Protests were also held in at least 10 other cities, including Varna and Burgas on the Black Sea and the country’s second-largest city of Plovdiv.

In Sofia, protests denouncing corruption and mafia-like behavior in the EU member took place near the presidency and Council of Ministers.

Later they centered on the Interior Ministry, where demonstrators denounced alleged police violence at a previous protest and demanded the resignation of Interior Minister Mladen Marinov. The ministry said it is investigating the incident.

Protesters are also demanding the resignation of Prosecutor-General Ivan Geshev.

The opposition Socialists, which back President Rumen Radev and the protests, have said they will put forward a motion of no confidence in the government on July 15, the same day mass demonstrations are planned.

Hristo Ivanov, the cochair of the opposition Democratic Bulgaria, which is supporting the protests, told RFE/RL that they want the government to resign within two weeks and elections to be called.

“People are taking to the streets and demanding change. The first step toward this change is the resignation of the government and the parliament and the convening of new elections," Ivanov said.

The protests were sparked by a raid on July 9 by the Prosecutor-General's Office on the presidential headquarters.

Public Anger

Radev's legal affairs and anti-corruption secretary and his security and defense adviser were detained for questioning and their offices searched as part of two separate probes into influence-peddling and disclosure of state secrets.

The searches sparked public anger and brought thousands of demonstrators onto the streets of Sofia to condemn the raids as an attack by the government and the prosecutor-general against Radev.

Radev responded two days later by calling on the government and the prosecutor-general to step down.

The searches came after Radev said the National Protection Service (NSO) -- which is responsible for guarding the president, prime minister, and other high officials -- should stop protecting Ahmed Dogan, the honorary chairman of the Movement for Rights and Freedoms (DPS).

Dogan is one of the most powerful people in Bulgaria. Many people consider his DPS, a largely ethnic minority Turkish party, to have control over the nation’s judiciary, including the prosecutor’s office.

Protesters were also angered when NSO members prevented people from going to a public beach located near Dogan’s summer residence on the Black Sea.

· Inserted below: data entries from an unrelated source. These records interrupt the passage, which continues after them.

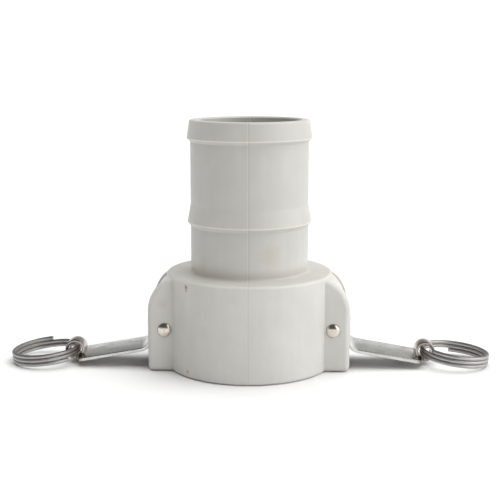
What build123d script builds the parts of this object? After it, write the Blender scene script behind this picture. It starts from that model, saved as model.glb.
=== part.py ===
"""Female camlock coupler with a hose shank, 3 inch (DN 80), moulded polypropylene.

Frame: origin on the socket axis in the mouth plane, +Z up towards the hose end.
The two cam arms lie along +X and -X, drawn in their open position.
"""
import os
from math import cos, radians, sin, tan

from build123d import *

# Socket end of the body (all sizes in millimetres)
BARREL_R = 54.7            # outside of the barrel
BARREL_TOP = 62.8          # height of the shoulder face
MOUTH_ROUND = 1.9          # rounding of the barrel's lower edge
SHOULDER_ROUND = 2.0       # rounding of the barrel's upper edge
SOCKET_R = 46.2            # bore for a 91.5 mm adapter nose
SOCKET_DEPTH = 50.1        # mouth to the gasket face
SOCKET_LEAD = 1.6          # lead-in chamfer at the mouth

# Gasket and its recess
GASKET_R = 47.3
GASKET_BORE_R = 38.1
GASKET_THICK = 6.3
GASKET_ROUND = 0.8
RECESS_R = 47.5
RECESS_TOP = 56.5

# Hose shank
FLOW_R = 33.4              # bore through the shank
SHANK_R = 38.5
SHANK_FOOT_ROUND = 1.8
SHANK_TOP = 162.0
TIP_R = 39.0               # radius at the hose end
TIP_ROUND = 1.2
FLOW_EDGE = 0.8            # chamfer of the bore at the hose end
CREST_ROUND = 0.5          # rounding of a barb's crest
BARBS = (                  # crest height, crest radius, top of its ramp, foot of its bevel
    (96.1, 40.6, 107.6, 93.2),
    (150.1, 40.7, SHANK_TOP, 147.9),
)

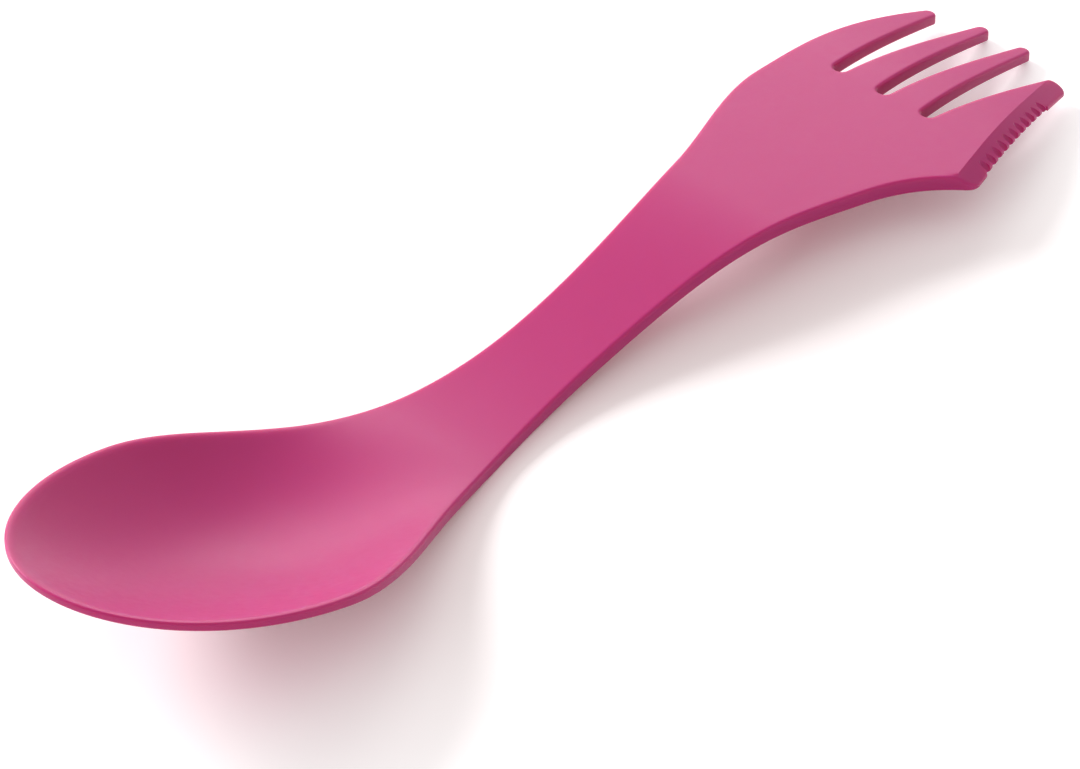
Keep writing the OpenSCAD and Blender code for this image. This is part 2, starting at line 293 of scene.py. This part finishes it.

Access to the beach was restored on July 11 under pressure from the center-right Democratic Bulgaria opposition.

The protests come amid rising political tension between Radev and the center-right government led by Borisov's GERB party ahead of general elections scheduled for March 2021.

Radev has often criticized Borisov's government for doing too little to uproot endemic corruption and has blasted prosecutors for cherry-picking their probes and colluding with the government.

Borisov, who has been prime minister almost without interruption since 2009, said at the weekend that his cabinet would not resign.